# The exercise:
Repeat exactly, please, the lines that begin at the start of the listing and end at the line holding "TUBE_BORE_R = 13.3".
====
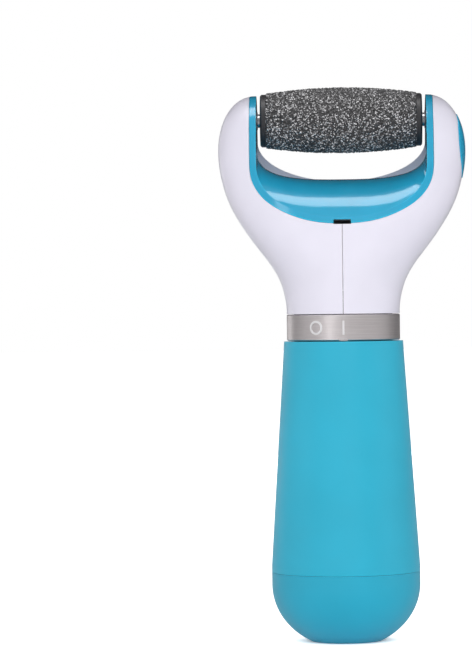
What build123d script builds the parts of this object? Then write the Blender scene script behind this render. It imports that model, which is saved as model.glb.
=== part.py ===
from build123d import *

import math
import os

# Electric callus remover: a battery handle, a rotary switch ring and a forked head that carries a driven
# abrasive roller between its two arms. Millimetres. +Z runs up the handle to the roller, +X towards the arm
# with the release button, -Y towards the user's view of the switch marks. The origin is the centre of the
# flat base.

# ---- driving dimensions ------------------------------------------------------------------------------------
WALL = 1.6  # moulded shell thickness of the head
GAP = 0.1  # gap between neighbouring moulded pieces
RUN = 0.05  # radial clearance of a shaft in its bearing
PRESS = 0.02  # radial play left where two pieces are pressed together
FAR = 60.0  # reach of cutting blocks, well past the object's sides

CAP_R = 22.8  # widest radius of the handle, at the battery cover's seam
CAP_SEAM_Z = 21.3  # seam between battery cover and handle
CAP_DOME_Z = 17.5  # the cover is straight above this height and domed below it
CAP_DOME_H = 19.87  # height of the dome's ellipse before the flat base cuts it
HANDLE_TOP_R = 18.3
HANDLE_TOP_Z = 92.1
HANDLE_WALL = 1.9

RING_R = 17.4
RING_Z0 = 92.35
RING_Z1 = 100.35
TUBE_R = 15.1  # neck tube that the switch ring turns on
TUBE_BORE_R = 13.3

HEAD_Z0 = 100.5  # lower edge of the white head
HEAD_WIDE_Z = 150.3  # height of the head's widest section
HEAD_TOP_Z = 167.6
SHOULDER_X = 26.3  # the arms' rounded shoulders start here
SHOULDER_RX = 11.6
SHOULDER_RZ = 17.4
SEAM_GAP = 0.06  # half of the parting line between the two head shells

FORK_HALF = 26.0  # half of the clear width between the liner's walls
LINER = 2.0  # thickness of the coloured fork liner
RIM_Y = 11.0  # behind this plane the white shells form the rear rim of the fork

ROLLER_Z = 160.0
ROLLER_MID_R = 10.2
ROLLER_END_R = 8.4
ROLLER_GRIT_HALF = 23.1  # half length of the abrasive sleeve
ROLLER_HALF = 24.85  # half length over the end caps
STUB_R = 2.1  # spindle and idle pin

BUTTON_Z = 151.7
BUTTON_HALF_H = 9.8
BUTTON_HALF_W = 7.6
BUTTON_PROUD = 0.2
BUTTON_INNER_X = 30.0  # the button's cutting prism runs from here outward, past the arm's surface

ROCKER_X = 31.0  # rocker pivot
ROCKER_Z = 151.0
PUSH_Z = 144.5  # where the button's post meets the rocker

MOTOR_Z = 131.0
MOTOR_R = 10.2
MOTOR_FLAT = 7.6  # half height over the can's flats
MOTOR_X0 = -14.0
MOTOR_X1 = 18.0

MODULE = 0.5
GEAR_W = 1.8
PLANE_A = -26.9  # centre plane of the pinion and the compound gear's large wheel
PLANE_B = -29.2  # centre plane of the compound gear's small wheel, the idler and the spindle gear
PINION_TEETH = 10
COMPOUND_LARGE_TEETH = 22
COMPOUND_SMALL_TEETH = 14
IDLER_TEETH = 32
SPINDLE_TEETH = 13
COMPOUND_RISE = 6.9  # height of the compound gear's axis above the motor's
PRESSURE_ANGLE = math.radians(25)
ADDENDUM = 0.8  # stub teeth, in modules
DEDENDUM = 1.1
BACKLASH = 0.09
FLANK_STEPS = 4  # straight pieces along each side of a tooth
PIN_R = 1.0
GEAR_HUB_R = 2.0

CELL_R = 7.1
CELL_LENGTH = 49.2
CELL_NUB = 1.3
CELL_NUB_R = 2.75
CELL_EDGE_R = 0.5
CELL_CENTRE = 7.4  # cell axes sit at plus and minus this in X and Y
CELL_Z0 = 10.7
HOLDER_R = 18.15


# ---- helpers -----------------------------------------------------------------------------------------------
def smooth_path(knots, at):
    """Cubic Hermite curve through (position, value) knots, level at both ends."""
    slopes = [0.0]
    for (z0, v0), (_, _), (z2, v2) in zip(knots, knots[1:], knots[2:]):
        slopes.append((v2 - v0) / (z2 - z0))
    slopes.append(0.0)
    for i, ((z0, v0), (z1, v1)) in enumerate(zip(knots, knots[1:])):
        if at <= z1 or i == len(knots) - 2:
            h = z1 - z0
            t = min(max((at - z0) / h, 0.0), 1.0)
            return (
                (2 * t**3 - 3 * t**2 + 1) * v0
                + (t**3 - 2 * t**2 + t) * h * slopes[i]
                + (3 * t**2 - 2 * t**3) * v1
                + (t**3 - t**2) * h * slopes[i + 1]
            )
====
# Finished task:
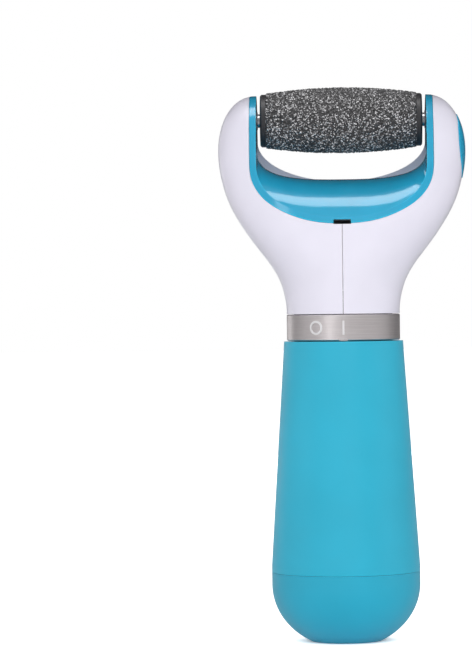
What build123d script builds the parts of this object? Then write the Blender scene script behind this render. It imports that model, which is saved as model.glb.
=== part.py ===
from build123d import *

import math
import os

# Electric callus remover: a battery handle, a rotary switch ring and a forked head that carries a driven
# abrasive roller between its two arms. Millimetres. +Z runs up the handle to the roller, +X towards the arm
# with the release button, -Y towards the user's view of the switch marks. The origin is the centre of the
# flat base.

# ---- driving dimensions ------------------------------------------------------------------------------------
WALL = 1.6  # moulded shell thickness of the head
GAP = 0.1  # gap between neighbouring moulded pieces
RUN = 0.05  # radial clearance of a shaft in its bearing
PRESS = 0.02  # radial play left where two pieces are pressed together
FAR = 60.0  # reach of cutting blocks, well past the object's sides

CAP_R = 22.8  # widest radius of the handle, at the battery cover's seam
CAP_SEAM_Z = 21.3  # seam between battery cover and handle
CAP_DOME_Z = 17.5  # the cover is straight above this height and domed below it
CAP_DOME_H = 19.87  # height of the dome's ellipse before the flat base cuts it
HANDLE_TOP_R = 18.3
HANDLE_TOP_Z = 92.1
HANDLE_WALL = 1.9

RING_R = 17.4
RING_Z0 = 92.35
RING_Z1 = 100.35
TUBE_R = 15.1  # neck tube that the switch ring turns on
TUBE_BORE_R = 13.3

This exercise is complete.